I'm not sure if I'll ever finish Man of Steel

It's not that it's a bad film. No! Contrary to what I always imagined, I actually quite enjoyed the 50 minutes I watched last Thursday night. Snyder's enormous rendering of each and every gesture and sigh gives the film a mythological texture. It wheezes and heaves and shouts, each sentence as important as the other. Self-indulgent sincerity in teal and orange. It is also, I think, a very attractive looking film. Someone on Letterboxd likened it to a DragonBall Z film (to which Devan Scott replied when I brought this up: 'but is that a good thing? Is that something we want or need?' I don't know, but I do like the implications). I was lying on the couch, laptop on my lap, headphones on and, well... I kinda dug it.

And yet.

As I told some friends today: I think I got the gist of it. I understand what Snyder is doing, I respect it, and admire it to a certain degree (I think I've always had some appreciation for Snyder's gorgeous idiocy). And now that I'm not watching the film, I'm noticing an ambivalence toward finishing it.

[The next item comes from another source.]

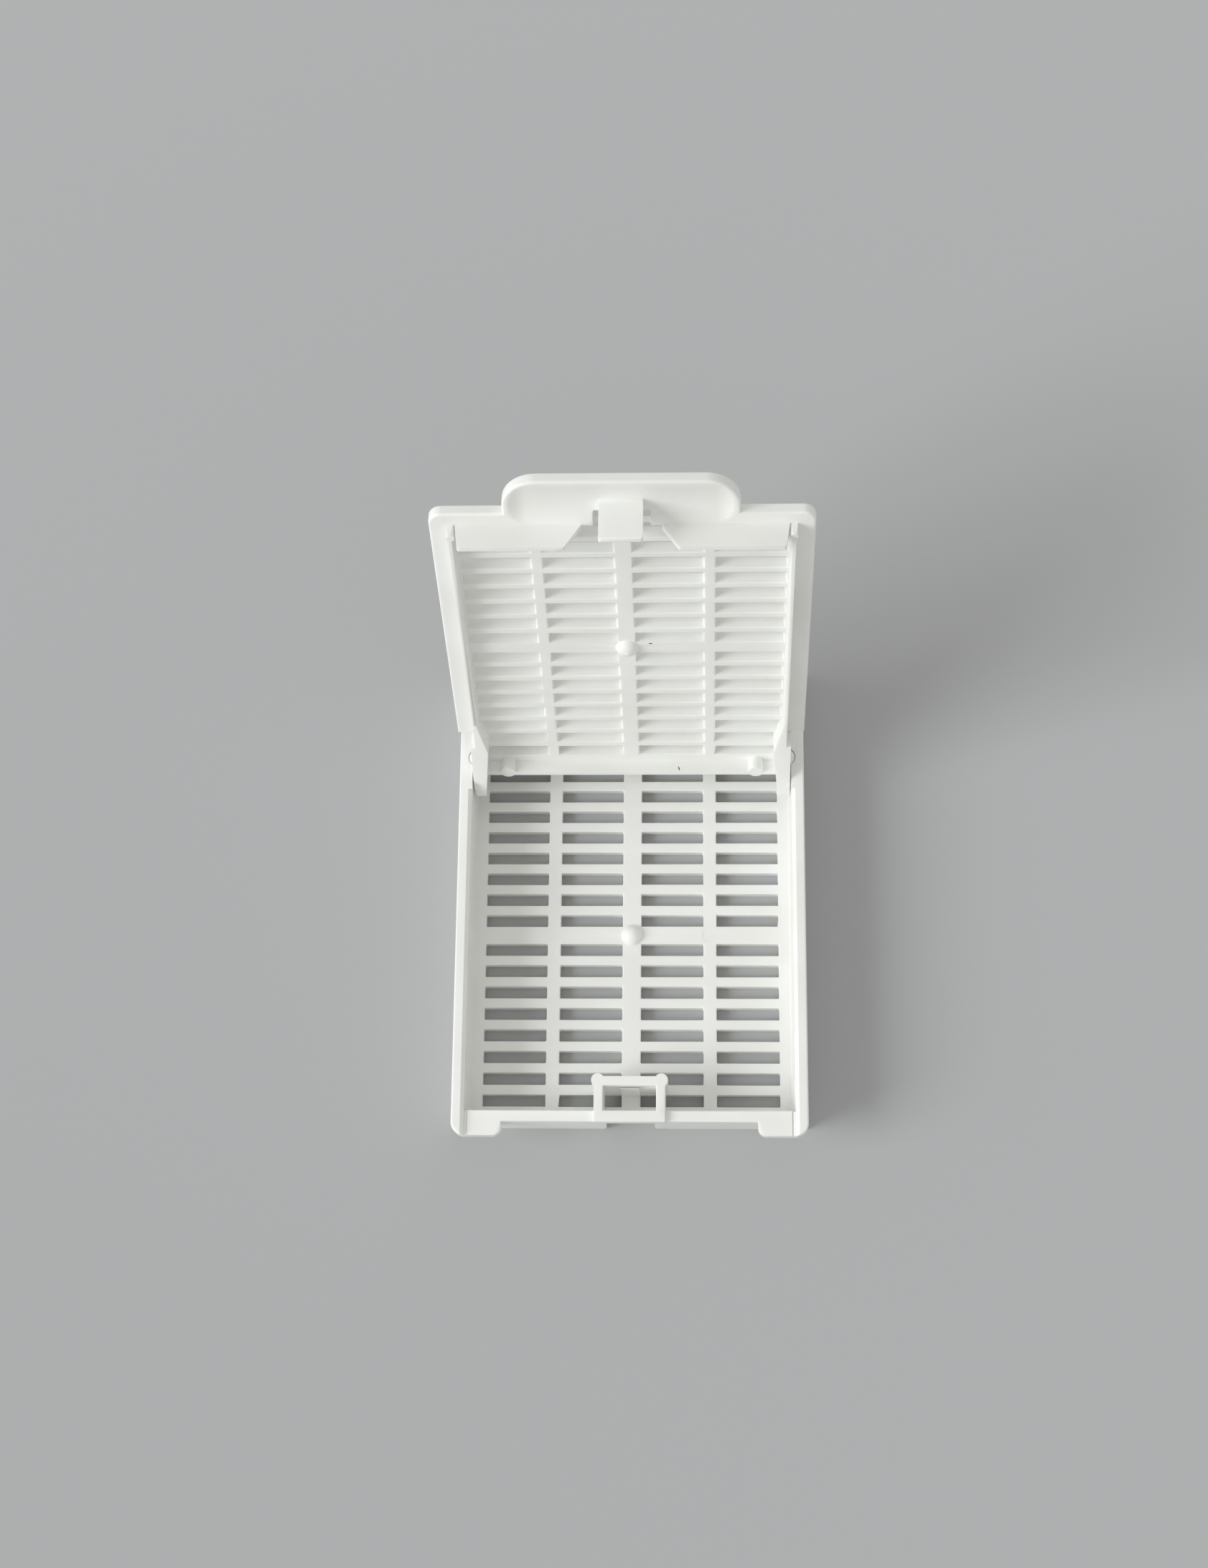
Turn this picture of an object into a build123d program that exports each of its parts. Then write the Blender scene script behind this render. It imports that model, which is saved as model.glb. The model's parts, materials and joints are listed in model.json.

Not from a lack of interest or a seething disinterest, but from a lack of further interest. For all I know, I've seen the film in its entirety. Today, right before doing the dishes, I remember I had to log it on Letterboxd before remembering I had yet to watch the remaining 100 minutes. But in actuality, I think I've seen everything the film had to offer me and I enjoyed it for the time being, but why continue when I've not felt the need for the past 2 days?

I might still get back to it. Might even follow it up with its sequel. And I might end up watching the big one after that. But for now, I'm content with the current situation. And I don't know what that means.